The thread pool is, as it’s name suggest a list of threads. It’s goal is to handle the thread in use count. it will tests multiple thread combination to know which one is the most effective. The user should be able to set, the minimal and the maximal amount of thread to have. Each threads run a function that will try to execute the task with the highest priority. But before running the task, it will check things such as the concurrencies / dependencies. If everything is correct, it will run it and store the time of this execution. This time since last execution value is used by dependency to see how many time passed by and to check if the dependency is still valid. Once the execution is done, it will store in another registry the time of execution and if the task got successfully executed. As seen before, these values are useful to perform efficiency tests. But, if the dependencies are not met during the check, it will try to run the next task in the queue. Even tho it is not promised that it is the task with the second greatest priority, it is still one of the largest and has still to be done. And again, if the checks still fails, it will try the 3rd one, etc…
For the exclusivity system to work, when a thread start executing a task, the task’s id is stored. When testing an exclusive task, it will firstly check if any of the currently executing tasks are in conflict with it. Since there can only be a limited amount of threads, the exclusivity testing is quite a light command to do.
To unsure that everything works well, the synchronization handler is critical, it is simply said just a collection of mutexes and barriers, but despite this simple task, it is very important and nice to have in a well organized class.

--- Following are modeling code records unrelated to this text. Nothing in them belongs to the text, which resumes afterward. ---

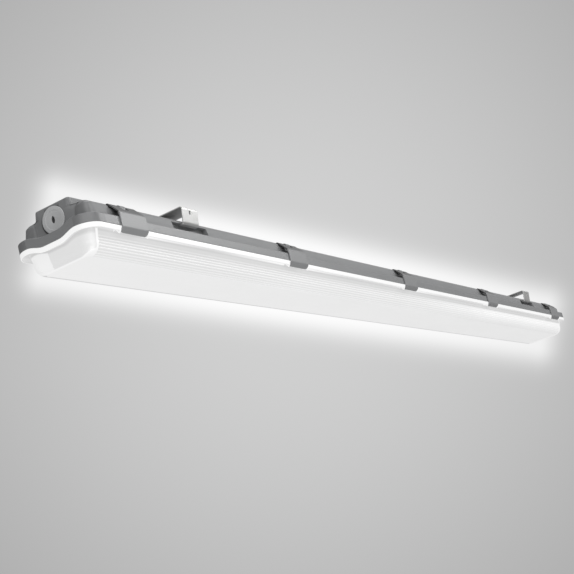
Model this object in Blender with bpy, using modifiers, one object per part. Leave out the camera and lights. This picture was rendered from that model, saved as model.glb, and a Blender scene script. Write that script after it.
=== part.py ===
"""A vapor tight LED light fixture of the 4 foot size.

A moulded grey housing with a wavy end skirt hangs in two steel straps. A ribbed
lens closes it from below against a foam gasket, and ten latches that swing on
pins hold the lens. A steel gear tray inside carries the LED boards, the driver
and the terminal block.

Metres, +Z up. X runs along the fixture, and -Y is its near side. The origin is
at the middle of the ceiling face, on the level of the straps' top plates.
Heights are measured up from the seam between the housing and the lens, and
insets are measured inwards from the face of the housing's skirt.
"""

import math

import bmesh
import bpy
from mathutils import Matrix, Vector

# Whole fixture
LENGTH = 1.265
WIDTH = 0.0887
CEILING_TO_SEAM = 0.0362
FIT_GAP = 0.0003
OVERRUN = 0.002
MERGE_DISTANCE = 0.00003
HALF_LENGTH = LENGTH / 2
HALF_WIDTH = WIDTH / 2
QUARTER_TURN = math.pi / 2
HALF_TURN = math.pi
SHARP_ANGLE = math.radians(35)

# The rounded outline that the skirt, the gasket and the lens rim share
PLAN_CORNER = 0.0168
CORNER_STEPS = 5
END_SHARES = (0, 0.3, 0.48, 0.65, 0.82, 1)
END_DIP = 0.0044
DIP_FLAT_SHARE = 0.3

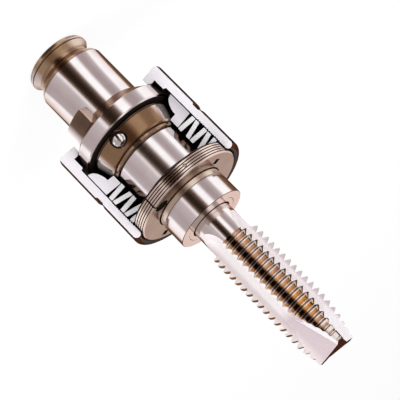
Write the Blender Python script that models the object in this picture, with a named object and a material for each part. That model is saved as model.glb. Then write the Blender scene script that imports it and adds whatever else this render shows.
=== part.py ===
"""Quick-change tapping collet with a ball torque clutch, shown cut open.

The part stands on the flat end of its shank knob, +Z runs to the tap's tip,
and the sector facing -Y is cut out of the housing, the thrust ring, the disc
springs and the spring seat, as on a display model.  All sizes are in metres.
"""
import math

import bmesh
import bpy
from mathutils import Matrix, Vector

mm = 0.001

# clearances
run_gap = 0.3 * mm        # radial, between pieces that turn or slide on each other
rest_gap = 0.3 * mm       # axial, between pieces that rest on each other
spring_gap = 0.15 * mm    # between the edges of neighbouring disc springs
pin_gap = 0.15 * mm       # round the small plug in the nut
edge_break = 0.2 * mm     # small bevels
guide_room = 1.0 * mm     # how far a guide reaches past the face that it cuts

# the cut-out
cut_angle = math.radians(148)
round_steps = 48

# shank
knob_radius = 8.95 * mm
knob_end_radius = 7.9 * mm
knob_rounding = 1.6 * mm
knob_band = 0.8 * mm
neck_radius = 7.75 * mm
neck_slope = 1.5 * mm
neck_width = 1.0 * mm
shoulder_height = 2.0 * mm
plug_radius = 9.5 * mm
plug_length = 21.9 * mm
plug_edge_break = 0.15 * mm

# flange and drive lugs
cone_height = 3.4 * mm
flange_width = 4.1 * mm    # from the drum's radius to the flange's
flange_height = 4.0 * mm
lug_width = 8.2 * mm
lug_radius = 12.0 * mm
lug_rise = 2.8 * mm
lug_azimuth = math.radians(-48)

# ball cage
cage_spigot_wall = 1.1 * mm
cage_spigot_length = 1.6 * mm
cage_groove = 0.3 * mm
cage_height = 5.4 * mm
cage_top_wall = 2.2 * mm
cage_bottom_wall = 0.9 * mm

# clutch
clutch_balls = 3
clutch_ball_radius = 2.0 * mm
clutch_ball_azimuth = math.radians(-76)
ball_drop = 2.3 * mm
detent_depth = 0.7 * mm
detent_climb = 0.7 * mm
slip_angle = math.radians(16)

# spindle
stem_wall = 1.2 * mm
stem_floor = 1.0 * mm
journal_step = 0.3 * mm    # from the drum's radius down to the journal's
drum_radius = 9.5 * mm
shoulder_drop = 2.1 * mm
drum_length = 10.3 * mm
nose_wall = 1.3 * mm
nose_chamfer = 0.5 * mm
ring_height = 1.0 * mm
ring_wall = 0.85 * mm
ring_depth = 0.35 * mm

# housing
housing_wall = 2.2 * mm
flange_side_gap = 1.1 * mm # from the flange to the housing's upper bore
lip_hole_height = 1.5 * mm
housing_edge = 0.5 * mm
upper_bore_step = 0.7 * mm
upper_bore_height = 4.0 * mm
upper_bore_slope = 0.4 * mm
lip_hole_gap = 0.5 * mm
grip_groove_depth = 0.4 * mm
grip_groove_width = 2.6 * mm
grip_groove_drop = 12.8 * mm
grip_groove_slope = 0.3 * mm
skirt_relief = 0.15 * mm
skirt_setback = 0.2 * mm   # from the nut's face to the housing's end

# thrust ring
ring_nose_height = 4.4 * mm
ring_step_height = 2.8 * mm
ring_nose_rise = 1.3 * mm
ring_tip_width = 1.2 * mm
ring_tip_drop = 0.35 * mm
ring_waist = 0.55 * mm
ring_step_relief = 0.15 * mm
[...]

In a multi-threaded system like this, one big challenge is synchronization. By itself it is not that hard but can get tricky when wanting to make it efficient and lowering wait time. As said before, the synchronization structures are all stored in the Synchronization handler, this does not specifically make things faster, but helps with maintainability and makes things a bit more structured.
To make the system the most efficient possible, it is a good practice to batch operations. Instead of locking a mutex, writing data, unlocking, and then re-locking it again. We can just lock it once, write/read everything we need, and then unlock it. Even tho it can sound a bit silly to say, modeling the system this way can speed it up quite a bit, but requires a more tedious observation and planning.

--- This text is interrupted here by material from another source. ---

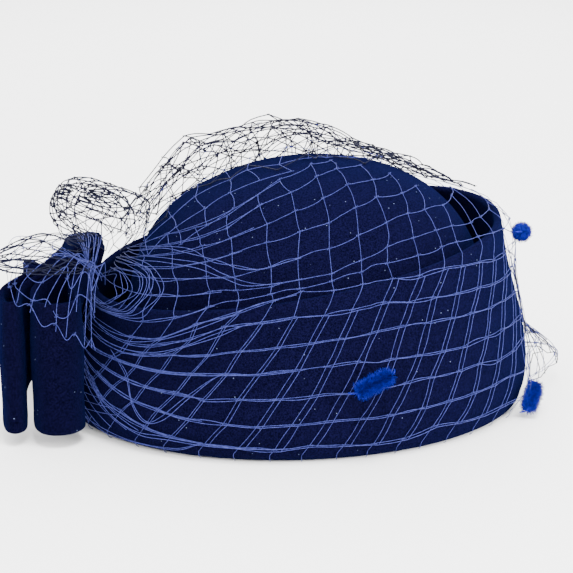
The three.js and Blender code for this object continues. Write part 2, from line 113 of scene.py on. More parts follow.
def smooth(share):
    share = np.clip(share, 0, 1)
    return share * share * (3 - 2 * share)


def throughRows(rows, steps, closed=False):
    # a smooth curve through the rows, with this many steps between two of them
    rows = np.asarray(rows, float)
    if closed:
        padded = np.vstack([rows[-1:], rows, rows[:2]])
        spans = len(rows)
    else:
        padded = np.vstack([2 * rows[0] - rows[1], rows, 2 * rows[-1] - rows[-2]])
        spans = len(rows) - 1
    share = (np.arange(steps) / steps)[:, None]
    made = []
    for k in range(spans):
        a, b, c, d = padded[k:k + 4]
        made.append(0.5 * (2 * b + (c - a) * share + (2 * a - 5 * b + 4 * c - d) * share ** 2
                           + (3 * b - a - 3 * c + d) * share ** 3))
    if not closed:
        made.append(rows[-1:])
    return np.vstack(made)


def unit(rows):
    return rows / np.linalg.norm(rows, axis=1, keepdims=True)


def closedDirections(path):
    # the direction at each point of a closed path
    return unit(np.roll(path, -1, axis=0) - np.roll(path, 1, axis=0))


def wayAlong(path):
    # the length from a path's first point to each of its points
    return np.concatenate([[0], np.cumsum(np.linalg.norm(np.diff(path, axis=0), axis=1))])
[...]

Before performing any tests and reflexions about how to optimize and synchronize everything. Let’s think, what do we even need to synchronize and with what ?
First of all, and one of the most obvious one, the task threads. Once they finished their current task, they need to access the task queue, and, probably removing it’s first element. So we need a task queue mutex. But what happens if the queue is empty ? It just cannot test if the queue is not empty anymore, it would cause too much overhead and a useless use of processing power.

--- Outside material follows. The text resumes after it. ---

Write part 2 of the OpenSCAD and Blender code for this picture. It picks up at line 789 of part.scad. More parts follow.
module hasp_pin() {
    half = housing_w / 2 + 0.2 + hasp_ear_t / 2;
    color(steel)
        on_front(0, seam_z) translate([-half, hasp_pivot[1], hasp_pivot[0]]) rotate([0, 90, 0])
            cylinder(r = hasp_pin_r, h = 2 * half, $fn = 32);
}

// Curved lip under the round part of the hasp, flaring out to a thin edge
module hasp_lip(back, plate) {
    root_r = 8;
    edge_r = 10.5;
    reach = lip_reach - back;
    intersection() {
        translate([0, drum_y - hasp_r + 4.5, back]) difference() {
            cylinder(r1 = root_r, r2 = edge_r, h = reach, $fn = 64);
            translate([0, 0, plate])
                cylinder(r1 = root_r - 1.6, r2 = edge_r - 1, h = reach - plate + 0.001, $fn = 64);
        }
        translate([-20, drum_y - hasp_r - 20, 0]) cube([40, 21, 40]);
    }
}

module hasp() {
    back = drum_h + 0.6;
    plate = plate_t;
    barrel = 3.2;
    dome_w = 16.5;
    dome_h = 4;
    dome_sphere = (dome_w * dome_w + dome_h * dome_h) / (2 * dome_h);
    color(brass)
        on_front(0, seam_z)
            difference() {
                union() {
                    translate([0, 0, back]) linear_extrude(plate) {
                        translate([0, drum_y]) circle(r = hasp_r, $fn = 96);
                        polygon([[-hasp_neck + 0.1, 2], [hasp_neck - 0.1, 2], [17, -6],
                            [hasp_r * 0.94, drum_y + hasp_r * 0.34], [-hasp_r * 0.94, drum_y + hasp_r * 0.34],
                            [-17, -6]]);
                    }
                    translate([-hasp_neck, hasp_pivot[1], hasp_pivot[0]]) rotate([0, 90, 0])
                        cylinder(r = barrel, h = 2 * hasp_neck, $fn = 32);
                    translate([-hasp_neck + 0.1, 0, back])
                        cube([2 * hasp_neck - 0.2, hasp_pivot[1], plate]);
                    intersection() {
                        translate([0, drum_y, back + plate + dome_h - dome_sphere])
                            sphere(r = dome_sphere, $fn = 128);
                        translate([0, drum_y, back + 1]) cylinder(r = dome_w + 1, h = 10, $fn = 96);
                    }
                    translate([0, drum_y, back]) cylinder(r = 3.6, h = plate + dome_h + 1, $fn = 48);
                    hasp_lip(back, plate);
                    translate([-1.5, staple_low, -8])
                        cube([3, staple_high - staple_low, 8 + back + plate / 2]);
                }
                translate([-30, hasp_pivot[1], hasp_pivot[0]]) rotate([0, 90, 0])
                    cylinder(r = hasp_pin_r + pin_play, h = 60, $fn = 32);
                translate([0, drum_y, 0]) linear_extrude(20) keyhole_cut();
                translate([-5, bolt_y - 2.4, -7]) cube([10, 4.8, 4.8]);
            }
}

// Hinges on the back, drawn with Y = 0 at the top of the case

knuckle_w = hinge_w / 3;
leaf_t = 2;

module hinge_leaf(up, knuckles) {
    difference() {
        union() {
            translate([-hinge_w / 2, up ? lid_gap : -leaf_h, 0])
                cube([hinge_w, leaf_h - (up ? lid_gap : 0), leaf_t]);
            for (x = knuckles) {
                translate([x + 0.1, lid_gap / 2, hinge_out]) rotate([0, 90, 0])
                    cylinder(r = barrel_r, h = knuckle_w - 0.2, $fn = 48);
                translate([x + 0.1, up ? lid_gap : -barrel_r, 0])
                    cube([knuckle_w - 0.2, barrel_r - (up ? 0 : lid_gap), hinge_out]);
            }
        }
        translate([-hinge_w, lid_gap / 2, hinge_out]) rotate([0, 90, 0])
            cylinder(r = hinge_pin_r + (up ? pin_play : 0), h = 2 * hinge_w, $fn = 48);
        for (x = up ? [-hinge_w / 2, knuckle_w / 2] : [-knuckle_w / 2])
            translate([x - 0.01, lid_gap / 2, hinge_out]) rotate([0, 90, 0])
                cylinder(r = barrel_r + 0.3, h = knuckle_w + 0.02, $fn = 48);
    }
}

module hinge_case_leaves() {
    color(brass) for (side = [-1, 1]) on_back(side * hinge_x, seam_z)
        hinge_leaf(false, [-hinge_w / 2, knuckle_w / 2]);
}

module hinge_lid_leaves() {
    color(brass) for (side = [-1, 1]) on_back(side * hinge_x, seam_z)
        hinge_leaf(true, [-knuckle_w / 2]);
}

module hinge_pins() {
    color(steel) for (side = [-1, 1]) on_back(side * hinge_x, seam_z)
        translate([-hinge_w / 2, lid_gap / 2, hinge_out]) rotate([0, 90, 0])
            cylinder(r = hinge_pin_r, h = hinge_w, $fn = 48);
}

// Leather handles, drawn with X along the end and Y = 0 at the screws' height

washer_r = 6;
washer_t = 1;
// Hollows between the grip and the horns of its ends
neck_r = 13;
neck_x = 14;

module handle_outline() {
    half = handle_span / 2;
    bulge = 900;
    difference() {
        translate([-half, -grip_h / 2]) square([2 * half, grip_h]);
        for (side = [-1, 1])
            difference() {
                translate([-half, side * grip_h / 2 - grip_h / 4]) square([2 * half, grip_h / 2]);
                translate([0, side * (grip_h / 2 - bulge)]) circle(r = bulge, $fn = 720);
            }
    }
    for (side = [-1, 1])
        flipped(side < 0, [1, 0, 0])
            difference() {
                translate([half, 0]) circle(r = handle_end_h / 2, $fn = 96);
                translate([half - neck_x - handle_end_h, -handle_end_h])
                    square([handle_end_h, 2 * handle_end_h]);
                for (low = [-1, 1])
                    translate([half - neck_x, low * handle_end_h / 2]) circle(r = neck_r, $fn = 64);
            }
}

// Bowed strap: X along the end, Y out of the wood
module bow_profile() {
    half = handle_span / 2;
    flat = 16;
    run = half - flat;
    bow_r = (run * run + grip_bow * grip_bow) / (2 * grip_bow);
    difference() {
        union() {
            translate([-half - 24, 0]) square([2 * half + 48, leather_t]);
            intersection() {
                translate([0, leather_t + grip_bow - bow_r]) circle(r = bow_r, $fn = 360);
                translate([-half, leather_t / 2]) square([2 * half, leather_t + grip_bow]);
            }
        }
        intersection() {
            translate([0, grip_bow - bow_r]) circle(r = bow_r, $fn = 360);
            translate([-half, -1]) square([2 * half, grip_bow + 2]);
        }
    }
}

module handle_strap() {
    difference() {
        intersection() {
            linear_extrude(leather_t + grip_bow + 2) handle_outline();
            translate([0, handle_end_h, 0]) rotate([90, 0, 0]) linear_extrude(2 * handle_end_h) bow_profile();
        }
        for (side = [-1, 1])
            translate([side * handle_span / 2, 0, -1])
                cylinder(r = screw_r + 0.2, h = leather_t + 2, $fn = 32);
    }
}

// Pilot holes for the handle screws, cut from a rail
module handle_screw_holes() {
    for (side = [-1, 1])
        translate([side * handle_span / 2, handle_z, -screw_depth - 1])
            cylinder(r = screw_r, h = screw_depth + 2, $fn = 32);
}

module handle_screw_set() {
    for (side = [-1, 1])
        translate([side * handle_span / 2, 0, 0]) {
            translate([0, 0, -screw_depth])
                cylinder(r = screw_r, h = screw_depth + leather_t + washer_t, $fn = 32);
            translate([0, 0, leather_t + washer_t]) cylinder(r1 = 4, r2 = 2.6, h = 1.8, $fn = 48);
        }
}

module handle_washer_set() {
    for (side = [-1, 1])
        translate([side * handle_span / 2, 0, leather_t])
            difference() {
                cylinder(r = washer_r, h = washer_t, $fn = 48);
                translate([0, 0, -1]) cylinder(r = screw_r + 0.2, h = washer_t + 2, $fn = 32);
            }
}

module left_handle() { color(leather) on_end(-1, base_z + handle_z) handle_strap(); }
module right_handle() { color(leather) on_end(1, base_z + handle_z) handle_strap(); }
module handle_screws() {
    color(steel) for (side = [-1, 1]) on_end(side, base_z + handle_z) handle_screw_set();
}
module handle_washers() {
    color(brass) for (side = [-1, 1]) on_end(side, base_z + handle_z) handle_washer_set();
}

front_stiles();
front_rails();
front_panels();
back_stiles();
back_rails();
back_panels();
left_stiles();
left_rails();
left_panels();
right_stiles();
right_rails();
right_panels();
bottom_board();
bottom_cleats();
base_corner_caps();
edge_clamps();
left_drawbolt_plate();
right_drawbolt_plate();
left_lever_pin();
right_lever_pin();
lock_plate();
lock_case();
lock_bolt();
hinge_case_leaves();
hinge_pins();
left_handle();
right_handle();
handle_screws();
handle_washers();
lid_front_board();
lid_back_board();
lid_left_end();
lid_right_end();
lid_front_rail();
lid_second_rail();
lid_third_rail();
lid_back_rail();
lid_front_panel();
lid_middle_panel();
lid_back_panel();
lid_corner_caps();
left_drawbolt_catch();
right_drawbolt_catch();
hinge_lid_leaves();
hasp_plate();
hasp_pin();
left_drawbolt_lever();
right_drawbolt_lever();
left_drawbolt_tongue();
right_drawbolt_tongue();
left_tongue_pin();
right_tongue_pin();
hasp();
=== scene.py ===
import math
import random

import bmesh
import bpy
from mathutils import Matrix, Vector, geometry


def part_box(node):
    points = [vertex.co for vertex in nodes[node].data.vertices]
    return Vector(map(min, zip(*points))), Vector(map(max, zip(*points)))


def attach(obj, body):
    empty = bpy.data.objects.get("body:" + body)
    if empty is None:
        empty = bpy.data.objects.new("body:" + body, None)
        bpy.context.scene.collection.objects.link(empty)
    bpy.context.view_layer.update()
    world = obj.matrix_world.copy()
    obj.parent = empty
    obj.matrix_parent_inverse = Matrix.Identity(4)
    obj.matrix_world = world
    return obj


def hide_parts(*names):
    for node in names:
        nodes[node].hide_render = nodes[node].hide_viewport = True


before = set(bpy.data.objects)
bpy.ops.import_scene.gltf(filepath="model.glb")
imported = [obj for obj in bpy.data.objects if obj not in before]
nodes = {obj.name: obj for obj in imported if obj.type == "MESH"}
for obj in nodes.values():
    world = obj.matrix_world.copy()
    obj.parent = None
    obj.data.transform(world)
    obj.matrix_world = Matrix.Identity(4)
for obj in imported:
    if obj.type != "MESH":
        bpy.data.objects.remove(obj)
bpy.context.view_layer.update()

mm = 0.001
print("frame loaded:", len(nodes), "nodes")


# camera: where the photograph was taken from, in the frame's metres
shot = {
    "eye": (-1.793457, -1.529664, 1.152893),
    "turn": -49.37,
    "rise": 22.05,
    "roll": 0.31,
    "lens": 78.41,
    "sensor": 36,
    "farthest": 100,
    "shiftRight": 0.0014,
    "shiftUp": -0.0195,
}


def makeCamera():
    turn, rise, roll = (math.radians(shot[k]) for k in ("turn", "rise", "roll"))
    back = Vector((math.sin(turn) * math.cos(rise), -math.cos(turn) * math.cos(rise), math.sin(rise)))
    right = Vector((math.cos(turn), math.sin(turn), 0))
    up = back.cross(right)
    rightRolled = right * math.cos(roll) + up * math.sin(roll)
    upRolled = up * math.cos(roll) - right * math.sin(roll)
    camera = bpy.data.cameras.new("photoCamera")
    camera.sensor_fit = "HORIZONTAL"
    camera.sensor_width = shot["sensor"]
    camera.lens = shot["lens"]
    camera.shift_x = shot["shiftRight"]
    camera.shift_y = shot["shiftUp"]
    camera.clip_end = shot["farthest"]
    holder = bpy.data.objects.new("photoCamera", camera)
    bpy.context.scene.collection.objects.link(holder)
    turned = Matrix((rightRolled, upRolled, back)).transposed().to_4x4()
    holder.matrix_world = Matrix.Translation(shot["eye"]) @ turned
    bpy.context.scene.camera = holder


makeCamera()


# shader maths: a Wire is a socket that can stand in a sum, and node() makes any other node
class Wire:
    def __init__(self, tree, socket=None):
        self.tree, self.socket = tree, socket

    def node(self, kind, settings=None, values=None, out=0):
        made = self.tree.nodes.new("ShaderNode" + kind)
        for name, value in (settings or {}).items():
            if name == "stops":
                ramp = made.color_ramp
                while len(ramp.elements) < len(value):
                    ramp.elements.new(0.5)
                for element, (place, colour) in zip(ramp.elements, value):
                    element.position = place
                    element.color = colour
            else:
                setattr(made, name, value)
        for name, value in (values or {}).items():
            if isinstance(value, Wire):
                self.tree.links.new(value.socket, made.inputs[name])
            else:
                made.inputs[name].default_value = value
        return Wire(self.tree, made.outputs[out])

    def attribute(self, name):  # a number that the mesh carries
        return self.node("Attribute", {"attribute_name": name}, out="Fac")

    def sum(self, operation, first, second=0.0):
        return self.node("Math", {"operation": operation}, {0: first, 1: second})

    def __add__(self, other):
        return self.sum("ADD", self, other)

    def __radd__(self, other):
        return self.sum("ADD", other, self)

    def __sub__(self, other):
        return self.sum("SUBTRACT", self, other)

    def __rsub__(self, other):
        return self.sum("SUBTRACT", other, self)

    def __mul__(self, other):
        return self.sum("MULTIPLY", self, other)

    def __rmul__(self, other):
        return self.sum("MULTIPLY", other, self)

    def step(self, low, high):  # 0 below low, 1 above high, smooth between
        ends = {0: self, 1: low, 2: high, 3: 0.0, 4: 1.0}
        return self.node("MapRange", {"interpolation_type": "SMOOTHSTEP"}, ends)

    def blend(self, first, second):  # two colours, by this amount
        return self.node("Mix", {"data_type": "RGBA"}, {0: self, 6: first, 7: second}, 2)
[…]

Well, to solve this issue, we can also add a condition variable. It will check if the queue is empty, if it is, it will wait a signal letting it know when the queue gets an element added. If the queue is not empty, it will simply continue.
---
title: Task queue check
---
stateDiagram-v2
IsEmpty: Is the task queue empty
[*] --> IsEmpty
state is_empty <<choice>>
IsEmpty --> is_empty
NotEmpty: The task queue has elements
is_empty --> NotEmpty: False
Query: Get the first task
NotEmpty --> Query
Test: Test the task requirements
Query --> Test
state requirements_met <<choice>>
Test --> requirements_met
Met: Requirements met
requirements_met --> Met: True
Exec: Execute the task
Met --> Exec
Exec --> [*]
NotMet: Requirements not met
requirements_met --> NotMet: False
SecondChance: Get the next task
NotMet --> SecondChance
SecondChance --> Test
Empty: The task queue is empty
is_empty --> Empty: True
Signal: Wait for the update singnal
Empty --> Signal
Signal --> IsEmpty
To avoid wasted time, if the first task’s requirements (dependencies, exclusivities) are not met, it will try the second task in the queue. The task will be executed by another thread once it’s requirements will be met.
Another point to consider is when exiting the system, we want the program to quit a soon as possible. To avoid working, we can firstly clear the task queue. And so, can be two possibilities:
- A waiting thread As seen in the diagram, a waiting thread would just wait for the queue to get updated. And if we update is, it will just do the next task and not exiting the program.
- A working thread A working thread would have to finish it’s current task, and then wait for the queue to be updated.
As we can see, all threads would eventually end up as a waiting thread. This is why we can add a condition at our condition variable, we can now test if either the queue has elements, or if the system is terminating. If either of them is true, then it will pass the condition variable and test which one of them is true.
---
title: Task condition test
---
stateDiagram-v2
Wait: Wait for the signal
[*] --> Wait
state conditions_met <<choice>>
Wait --> conditions_met
Met: Conditions met
conditions_met --> Met: True
IsEmpty: Is the queue empty
Met --> IsEmpty
state is_empty <<choice>>
IsEmpty --> is_empty
Empty: The queue is empty
is_empty --> Empty: True
Quit: Exiting
Empty --> Quit
Quit --> [*]
NotEmpty: The queue has elements
is_empty --> NotEmpty: False
TestAndExec: Test and execute
NotEmpty --> TestAndExec
TestAndExec --> [*]
NotMet: Conditions not met
conditions_met --> NotMet: False
NotMet --> Wait
The registry is also a very sensitive part. This has to be accessed continuously from different threads for both writing and and reading. Synchronization structures can add a lot of overhead and useless waits is not used correctly.
- Task threads Operation (read) Exclusivities (read) Execution speed (write)
- Task scheduler Cycle (read) Request time point (write)
- User virtually anything (read/write)
From all of this, we can understand what is required to make this system safe. One very simple and yet efficient way to solve this is to use a shared mutex. But, if you really want to push this system far, it is possible to divide the registry into multiple sections, and then define a mutex to use per fractions.
The task queue can get a bit tricky to get right. As before let’s breakdown the different dependencies.
- Task threads Query (read) Pop (write)
- Task scheduler push (write)
- User push (write)
- Manager clear (write)
Here, since a lot of writing appends, using a shared mutex would just be a waste, we will just use a simple mutex. If the performances become a real issue. It will be nice to improve the task queuing system.
Note
we will leave for now. The major goal of the thread pool is to manage the count of task threads and dynamically change it. It could be useful to scale the required prepossessing power (ex, a low / hight tier computer with different compute power).